Since leaving the government, Ambassador Bodine has been founding Director of the Governance Initiative in the Middle East and Senior Fellow at the Kennedy School of Government and the Robert Wilhelm Fellow at MIT’s Center for International Studies. She is a past president of the Mine Awareness Group, America, a global NGO that provides technical expertise for the removal of remnants of conflict worldwide.
A native of St. Louis, Mo., Ms. Bodine is a Phi Beta Kappa and magna cum laude graduate of the University of California, Santa Barbara in Political Science and East Asian Studies and earned her Master’s at the Fletcher School of Law and Diplomacy.

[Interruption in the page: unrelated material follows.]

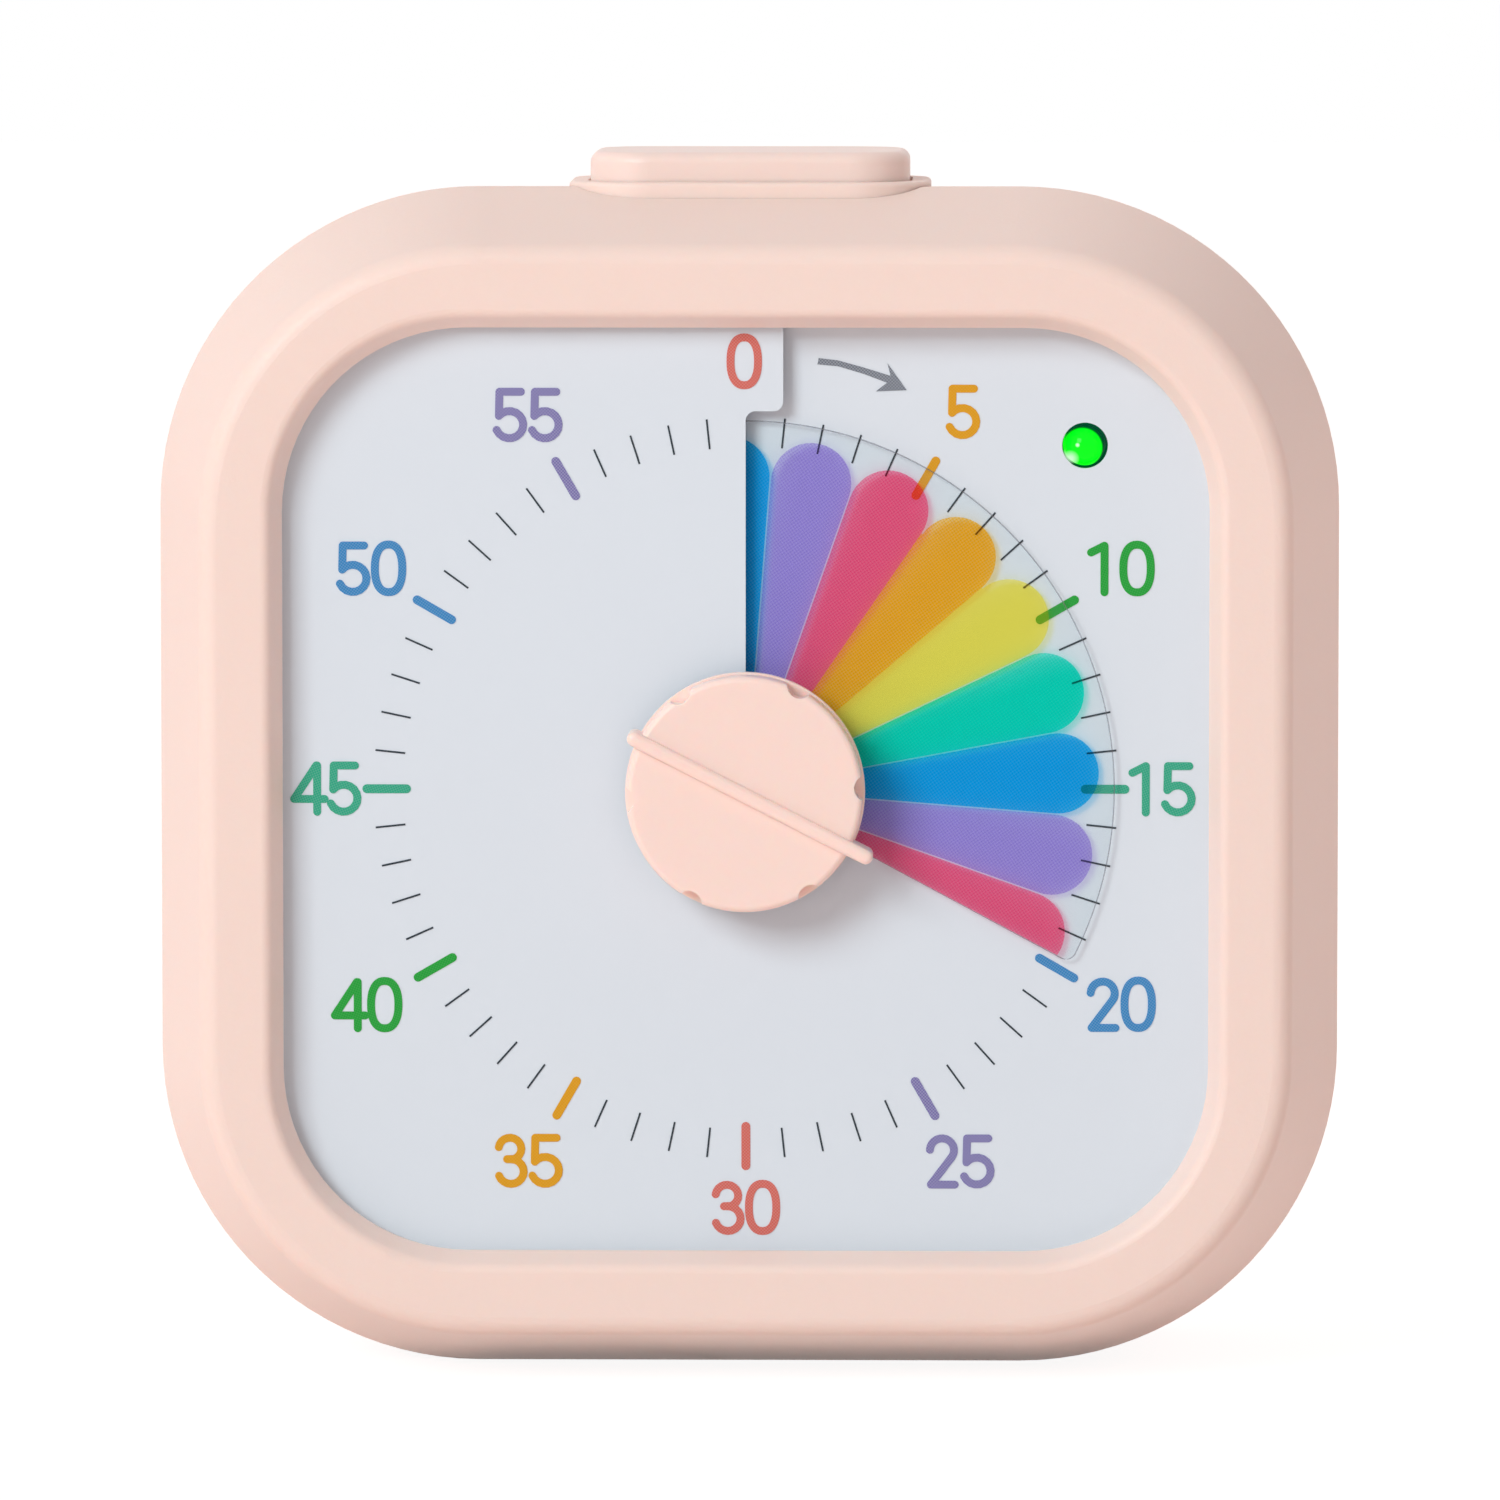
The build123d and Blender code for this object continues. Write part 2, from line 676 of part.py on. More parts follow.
# ---------------------------------------------------------------- film and its hub
nose_angle = pointer_angle + film_nose
film_turns_done = nose_angle / 360
film_back_at_tail = film_depth + film_thickness + screw_rise * (1 - film_turns_done)
film_front_at_nose = film_depth - screw_rise * film_turns_done
film_blank = screw_sheet(
    hub_radius + press_gap, film_radius, nose_angle - 360, 360, film_depth, film_thickness
)
with BuildPart() as colour_film:
    add(film_blank)
    # Its two ends have rounded corners at the rim
    for side, end_depth in ((1, film_front_at_nose), (-1, film_front_at_nose + screw_rise)):
        with BuildSketch(at_depth(end_depth + film_thickness + film_gap, turn=nose_angle)):
            with Locations((film_radius - film_corner, 0)):
                Rectangle(2 * film_corner, 2 * film_corner, align=(Align.MIN, Align.CENTER))
            with Locations((film_radius - film_corner, side * film_corner)):
                Circle(film_corner, mode=Mode.SUBTRACT)
        extrude(amount=film_thickness + 2 * film_gap, mode=Mode.SUBTRACT)
save(colour_film.part, "colour_film")

with BuildPart() as film_hub:
    with BuildSketch(at_depth(film_back_at_tail + hub_margin)):
        Circle(hub_radius)
    extrude(amount=film_back_at_tail - film_front_at_nose + 2 * hub_margin)
    with BuildSketch(at_depth(film_back_at_tail + hub_margin, turn=pointer_angle)):
        Circle(shaft_radius + slide_gap)
        Rectangle(4 * shaft_radius, 2 * (shaft_flat + slide_gap), mode=Mode.INTERSECT)
    extrude(amount=big_depth, mode=Mode.SUBTRACT)
save(film_hub.part, "film_hub")

# ---------------------------------------------------------------- shaft, clip and knob
clip_depth = carrier_back + bush_flange + slide_gap
with BuildPart() as knob_shaft:
    with BuildSketch(at_depth(movement_back - movement_wall / 2)):
        Circle(shaft_radius)
    extrude(amount=movement_back - movement_wall / 2 - shaft_front)
    with BuildSketch(at_depth(carrier_depth - slide_gap, turn=pointer_angle)):
        Circle(2 * shaft_radius)
        Rectangle(4 * shaft_radius, 2 * shaft_flat, mode=Mode.SUBTRACT)
    extrude(amount=big_depth, mode=Mode.SUBTRACT)
    with BuildSketch(at_depth(clip_depth + clip_thickness + slide_gap)):
        Circle(shaft_radius)
        Circle(shaft_flat, mode=Mode.SUBTRACT)
    extrude(amount=clip_thickness + 2 * slide_gap, mode=Mode.SUBTRACT)
    chamfer(knob_shaft.edges().group_by(Axis.Y)[-1], shaft_radius / 8)
save(knob_shaft.part, "knob_shaft")

with BuildPart() as retaining_clip:
    with BuildSketch(at_depth(clip_depth + clip_thickness)):
        Circle(clip_radius)
        Circle(shaft_flat + press_gap, mode=Mode.SUBTRACT)
        with Locations((0, -clip_radius)):
            Rectangle(2 * shaft_flat, 2 * clip_radius, mode=Mode.SUBTRACT)
    extrude(amount=clip_thickness)
save(retaining_clip.part, "retaining_clip")

with BuildPart() as knob:
    with BuildSketch(at_depth(knob_back)):
        Circle(knob_radius)
    extrude(amount=knob_back - knob_front)
    fillet(knob.edges().group_by(Axis.Y)[0], knob_edge_round)
    with BuildSketch(at_depth(knob_back, turn=pointer_angle)):
        with PolarLocations(knob_radius + notch_radius - notch_bite, knob_notches, start_angle=30):
            Circle(notch_radius)
    extrude(amount=big_depth, mode=Mode.SUBTRACT)
    with BuildSketch(at_depth(knob_back)):
        Circle(knob_radius + knob_flange)
    extrude(amount=knob_flange_thickness)
    # Grip bar, which is also the pointer
    bar_length = 2 * knob_radius + bar_tail + bar_nose
    with BuildSketch(at_depth(knob_back - knob_flange_thickness, turn=pointer_angle)):
        with Locations(((bar_nose - bar_tail) / 2, 0)):
            SlotOverall(bar_length, bar_width)
    extrude(amount=knob_back - knob_flange_thickness - bar_front)
    fillet(knob.edges().group_by(Axis.Y)[0], bar_width * 0.4)
    # Hollow underside round the boss
    with BuildSketch(at_depth(knob_back)):
        Circle(knob_radius - knob_wall)
        Circle(knob_boss_radius, mode=Mode.SUBTRACT)
    extrude(amount=knob_back - knob_front - knob_wall, mode=Mode.SUBTRACT)
    with BuildSketch(at_depth(knob_back, turn=pointer_angle)):
        Circle(shaft_radius + press_gap)
        Rectangle(4 * shaft_radius, 2 * (shaft_flat + press_gap), mode=Mode.INTERSECT)
    extrude(amount=knob_back - shaft_front + press_gap, mode=Mode.SUBTRACT)
save(knob.part, "knob")

# ---------------------------------------------------------------- movement
shaft_gear_back = movement_depth + movement_wall + gear_gap + gear_thickness
wheel_back = shaft_gear_back + gear_gap + gear_thickness
stator_back = wheel_back + 2 * gear_gap + coil_wall + stator_sheet
magnet_back = stator_back + (magnet_length - stator_sheet) / 2
coil_leg_z = movement_low + coil_wall + stator_leg / 2 + press_gap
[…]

A recipient of distinguished alumni awards from both UC Santa Barbara and the Fletcher School, she is a Regent Emerita of the University of California. She resides in Alexandria, VA.
About the Moderator
Payton Knopf is a senior advisor to the Africa program where his work focuses on the intersecting political, economic and security dynamics in the Red Sea. He is concurrently an advisor to the European Institute of Peace.
Knopf is a former U.S. diplomat with expertise in sub-Saharan Africa, North Africa, and the Middle East. Immediately prior to joining USIP, Knopf was the first coordinator the United Nations Panel of Experts on South Sudan, from its inception in 2015 until April 2017. He was also formerly a senior advisor at the Crisis Management Initiative (CMI)/Martti Ahtisaari Centre and the PeaceWorks Foundation.
Before leaving government, he was spokesman at the U.S. Mission to the United Nations under then-Ambassador Susan E. Rice, having previously served as a policy advisor to U.S. Special Envoy for Middle East Peace George Mitchell. From 2006 to 2008, he was based at the U.S. Embassy in Khartoum, where he advised the then-U.S Special Envoys for Sudan Andrew Natsios and Richard Williamson on issues related to the conflict in Darfur and to the implementation of the Comprehensive Peace Agreement for Sudan.
His other State Department assignments included in the Office of Egypt and the Levant and at the U.S. Consulate General in Jeddah, Saudi Arabia. He was an International Affairs fellow in residence at the Council on Foreign Relations from 2010-2011 where is researched focused on diplomatic engagement with non-state armed groups.